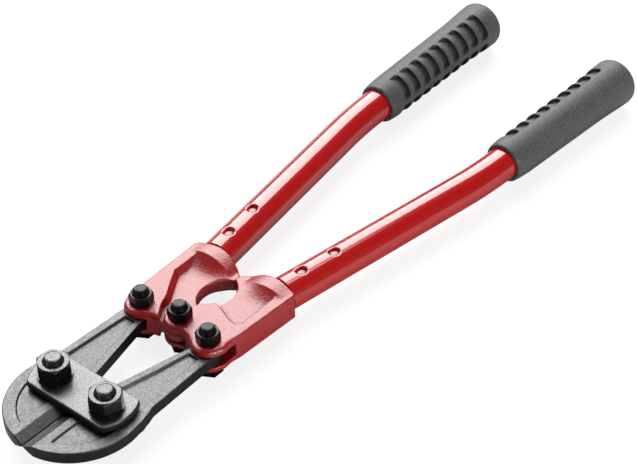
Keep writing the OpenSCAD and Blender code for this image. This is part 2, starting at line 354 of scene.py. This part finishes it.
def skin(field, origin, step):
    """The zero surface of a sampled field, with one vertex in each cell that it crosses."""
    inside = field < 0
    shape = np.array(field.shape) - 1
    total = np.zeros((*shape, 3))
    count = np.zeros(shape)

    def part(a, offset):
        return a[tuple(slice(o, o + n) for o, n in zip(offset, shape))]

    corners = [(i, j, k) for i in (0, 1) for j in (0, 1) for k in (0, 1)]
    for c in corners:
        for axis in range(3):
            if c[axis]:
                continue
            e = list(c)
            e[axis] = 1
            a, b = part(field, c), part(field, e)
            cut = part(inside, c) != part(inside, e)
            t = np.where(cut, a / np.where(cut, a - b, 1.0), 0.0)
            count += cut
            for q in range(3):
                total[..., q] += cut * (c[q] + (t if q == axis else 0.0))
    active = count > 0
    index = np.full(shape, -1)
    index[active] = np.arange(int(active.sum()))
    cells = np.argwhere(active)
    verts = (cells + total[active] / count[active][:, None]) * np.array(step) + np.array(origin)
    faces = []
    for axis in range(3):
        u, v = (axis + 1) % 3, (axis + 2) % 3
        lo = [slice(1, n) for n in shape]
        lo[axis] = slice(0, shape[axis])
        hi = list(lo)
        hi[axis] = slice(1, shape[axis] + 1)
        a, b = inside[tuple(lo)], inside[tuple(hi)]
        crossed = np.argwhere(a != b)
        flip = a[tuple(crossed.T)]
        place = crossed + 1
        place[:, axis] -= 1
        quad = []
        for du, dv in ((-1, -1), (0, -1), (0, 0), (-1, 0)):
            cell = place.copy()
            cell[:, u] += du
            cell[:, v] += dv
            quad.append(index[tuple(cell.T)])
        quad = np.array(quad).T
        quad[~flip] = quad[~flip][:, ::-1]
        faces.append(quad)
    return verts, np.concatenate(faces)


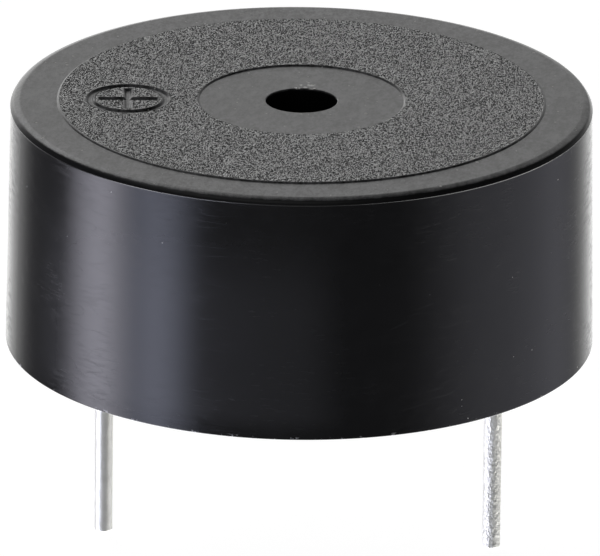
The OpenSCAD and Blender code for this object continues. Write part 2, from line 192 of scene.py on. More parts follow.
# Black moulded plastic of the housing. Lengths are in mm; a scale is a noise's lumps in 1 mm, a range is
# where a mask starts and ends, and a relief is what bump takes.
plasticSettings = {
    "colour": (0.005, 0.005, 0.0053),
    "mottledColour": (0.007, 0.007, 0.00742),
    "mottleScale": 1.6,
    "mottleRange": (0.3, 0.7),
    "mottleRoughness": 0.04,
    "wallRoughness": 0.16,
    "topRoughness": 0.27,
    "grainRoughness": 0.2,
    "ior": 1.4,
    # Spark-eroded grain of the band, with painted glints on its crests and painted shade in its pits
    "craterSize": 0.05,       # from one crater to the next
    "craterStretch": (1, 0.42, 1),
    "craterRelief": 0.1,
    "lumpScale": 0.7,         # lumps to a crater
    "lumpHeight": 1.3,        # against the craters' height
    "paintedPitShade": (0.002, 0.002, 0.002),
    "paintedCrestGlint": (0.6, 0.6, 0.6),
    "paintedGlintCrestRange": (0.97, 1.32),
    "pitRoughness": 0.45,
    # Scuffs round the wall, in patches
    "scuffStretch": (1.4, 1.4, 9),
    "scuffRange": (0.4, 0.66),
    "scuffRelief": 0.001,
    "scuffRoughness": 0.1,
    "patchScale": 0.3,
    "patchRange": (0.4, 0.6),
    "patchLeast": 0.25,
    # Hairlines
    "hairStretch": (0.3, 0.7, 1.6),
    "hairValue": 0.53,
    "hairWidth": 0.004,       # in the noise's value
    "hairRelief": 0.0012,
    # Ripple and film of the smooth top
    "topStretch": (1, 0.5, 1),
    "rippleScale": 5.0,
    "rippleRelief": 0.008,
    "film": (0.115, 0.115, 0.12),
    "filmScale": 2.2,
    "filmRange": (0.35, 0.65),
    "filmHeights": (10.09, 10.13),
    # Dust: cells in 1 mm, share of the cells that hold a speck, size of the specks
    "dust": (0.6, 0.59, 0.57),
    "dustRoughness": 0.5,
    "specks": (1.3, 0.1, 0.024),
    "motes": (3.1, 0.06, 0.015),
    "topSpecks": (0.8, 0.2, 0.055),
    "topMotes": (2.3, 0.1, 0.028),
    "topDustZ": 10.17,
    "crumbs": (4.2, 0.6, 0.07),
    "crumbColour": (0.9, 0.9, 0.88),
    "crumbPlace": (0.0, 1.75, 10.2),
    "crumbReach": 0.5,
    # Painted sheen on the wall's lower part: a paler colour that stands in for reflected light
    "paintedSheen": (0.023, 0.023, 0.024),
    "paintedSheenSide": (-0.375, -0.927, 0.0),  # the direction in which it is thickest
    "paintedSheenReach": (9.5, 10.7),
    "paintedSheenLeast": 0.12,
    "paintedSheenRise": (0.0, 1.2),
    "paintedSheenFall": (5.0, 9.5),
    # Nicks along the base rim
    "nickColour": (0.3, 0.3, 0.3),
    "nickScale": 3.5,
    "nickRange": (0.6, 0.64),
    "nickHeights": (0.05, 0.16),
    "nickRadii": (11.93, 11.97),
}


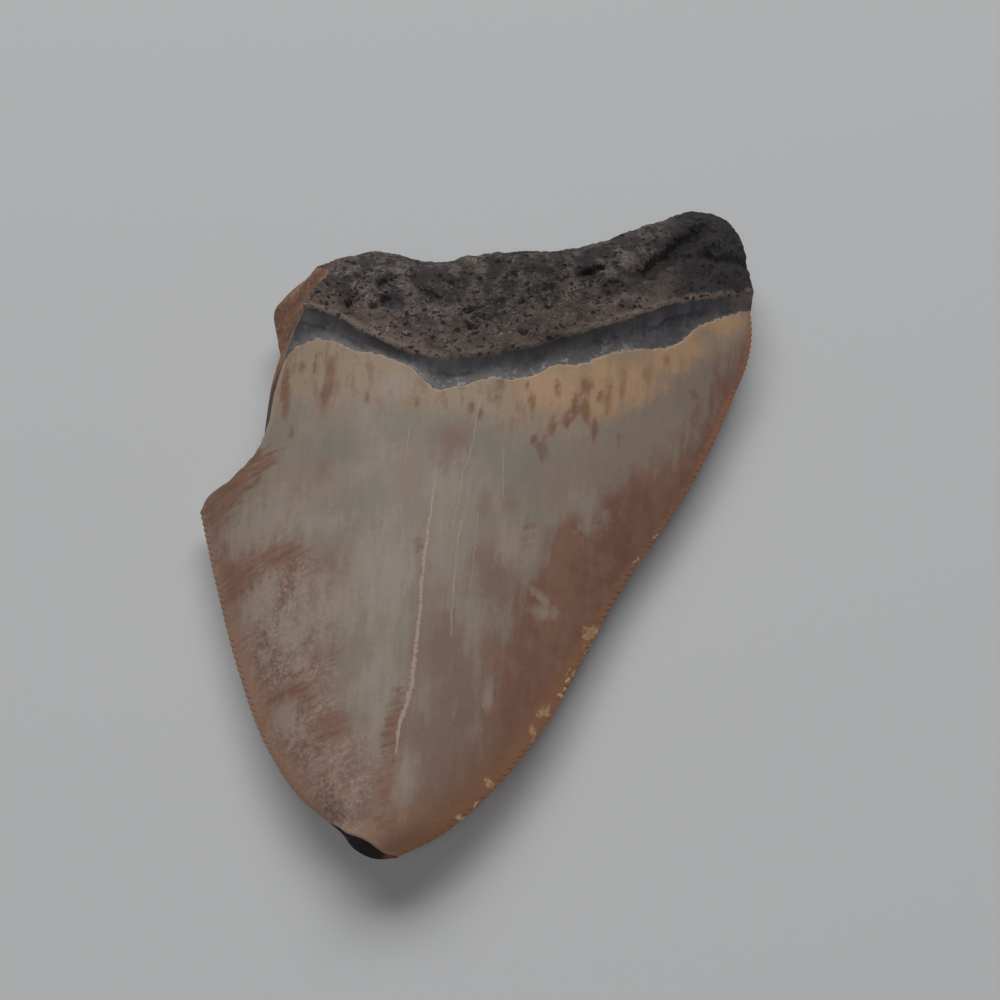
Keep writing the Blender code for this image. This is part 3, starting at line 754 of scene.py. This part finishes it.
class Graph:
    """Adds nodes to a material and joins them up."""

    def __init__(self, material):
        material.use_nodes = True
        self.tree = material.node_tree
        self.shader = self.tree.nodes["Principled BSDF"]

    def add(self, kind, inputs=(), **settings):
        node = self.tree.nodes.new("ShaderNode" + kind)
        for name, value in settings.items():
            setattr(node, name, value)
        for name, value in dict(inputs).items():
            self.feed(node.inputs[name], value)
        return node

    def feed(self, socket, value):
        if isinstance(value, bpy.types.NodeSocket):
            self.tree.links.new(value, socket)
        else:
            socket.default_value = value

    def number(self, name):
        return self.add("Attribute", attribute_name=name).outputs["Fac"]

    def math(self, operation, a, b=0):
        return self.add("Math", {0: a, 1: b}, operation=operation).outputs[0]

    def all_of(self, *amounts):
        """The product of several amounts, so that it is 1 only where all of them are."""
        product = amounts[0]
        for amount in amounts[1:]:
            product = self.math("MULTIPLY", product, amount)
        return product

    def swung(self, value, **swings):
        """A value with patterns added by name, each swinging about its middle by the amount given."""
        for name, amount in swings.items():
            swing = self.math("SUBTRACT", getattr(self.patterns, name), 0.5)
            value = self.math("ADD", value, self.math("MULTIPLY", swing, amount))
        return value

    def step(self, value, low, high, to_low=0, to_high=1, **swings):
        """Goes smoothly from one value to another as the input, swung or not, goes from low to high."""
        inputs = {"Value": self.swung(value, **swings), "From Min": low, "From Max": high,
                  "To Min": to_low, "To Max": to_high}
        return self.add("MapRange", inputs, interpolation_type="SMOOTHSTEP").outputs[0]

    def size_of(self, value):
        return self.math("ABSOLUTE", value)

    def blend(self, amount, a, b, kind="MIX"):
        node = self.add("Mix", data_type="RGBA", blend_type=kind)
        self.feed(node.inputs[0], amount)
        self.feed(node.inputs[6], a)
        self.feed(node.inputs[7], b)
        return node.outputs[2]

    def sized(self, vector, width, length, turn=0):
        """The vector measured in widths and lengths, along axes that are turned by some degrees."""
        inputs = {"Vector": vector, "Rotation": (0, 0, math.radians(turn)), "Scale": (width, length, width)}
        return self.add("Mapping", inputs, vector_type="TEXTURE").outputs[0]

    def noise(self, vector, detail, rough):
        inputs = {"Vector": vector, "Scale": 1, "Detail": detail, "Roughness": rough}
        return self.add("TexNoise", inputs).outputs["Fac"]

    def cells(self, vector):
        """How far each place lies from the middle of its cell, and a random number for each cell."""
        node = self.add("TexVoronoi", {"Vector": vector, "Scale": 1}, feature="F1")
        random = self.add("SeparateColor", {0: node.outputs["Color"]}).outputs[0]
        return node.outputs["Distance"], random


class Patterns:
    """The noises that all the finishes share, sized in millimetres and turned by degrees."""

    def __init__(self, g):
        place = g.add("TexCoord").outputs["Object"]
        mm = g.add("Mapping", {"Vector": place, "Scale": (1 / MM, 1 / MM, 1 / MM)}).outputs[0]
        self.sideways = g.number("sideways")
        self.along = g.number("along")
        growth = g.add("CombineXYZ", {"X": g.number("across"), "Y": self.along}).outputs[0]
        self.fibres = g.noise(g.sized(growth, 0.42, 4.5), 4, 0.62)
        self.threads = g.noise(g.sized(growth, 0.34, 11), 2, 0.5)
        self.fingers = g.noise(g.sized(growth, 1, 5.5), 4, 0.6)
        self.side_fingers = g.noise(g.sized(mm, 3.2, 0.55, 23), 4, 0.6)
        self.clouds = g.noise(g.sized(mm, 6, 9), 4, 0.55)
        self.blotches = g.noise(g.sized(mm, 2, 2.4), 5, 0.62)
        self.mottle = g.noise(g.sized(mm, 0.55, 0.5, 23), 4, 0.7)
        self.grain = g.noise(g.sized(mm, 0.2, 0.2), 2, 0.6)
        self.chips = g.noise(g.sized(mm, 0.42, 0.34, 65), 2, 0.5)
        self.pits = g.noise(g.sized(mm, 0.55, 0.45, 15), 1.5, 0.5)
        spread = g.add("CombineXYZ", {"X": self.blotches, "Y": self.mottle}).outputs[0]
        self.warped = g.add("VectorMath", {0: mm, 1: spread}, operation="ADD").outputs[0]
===
Problem requirements:
Each line from the start of the listing above through the line containing "return a[tuple(slice(o, o" should be copied exactly, please, with no other lines added.

Correct result:
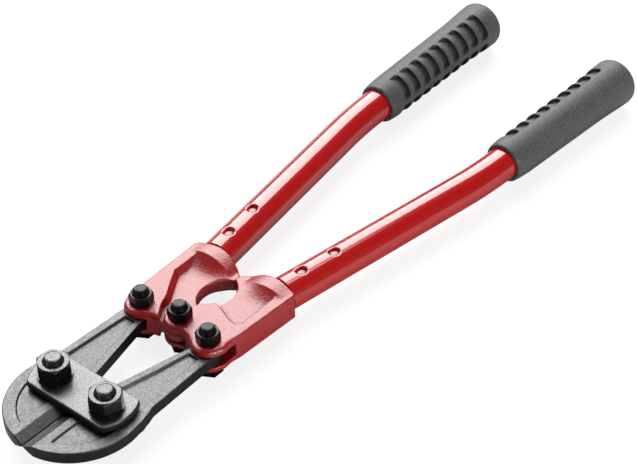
Keep writing the OpenSCAD and Blender code for this image. This is part 2, starting at line 354 of scene.py. This part finishes it.
def skin(field, origin, step):
    """The zero surface of a sampled field, with one vertex in each cell that it crosses."""
    inside = field < 0
    shape = np.array(field.shape) - 1
    total = np.zeros((*shape, 3))
    count = np.zeros(shape)

    def part(a, offset):
        return a[tuple(slice(o, o + n) for o, n in zip(offset, shape))]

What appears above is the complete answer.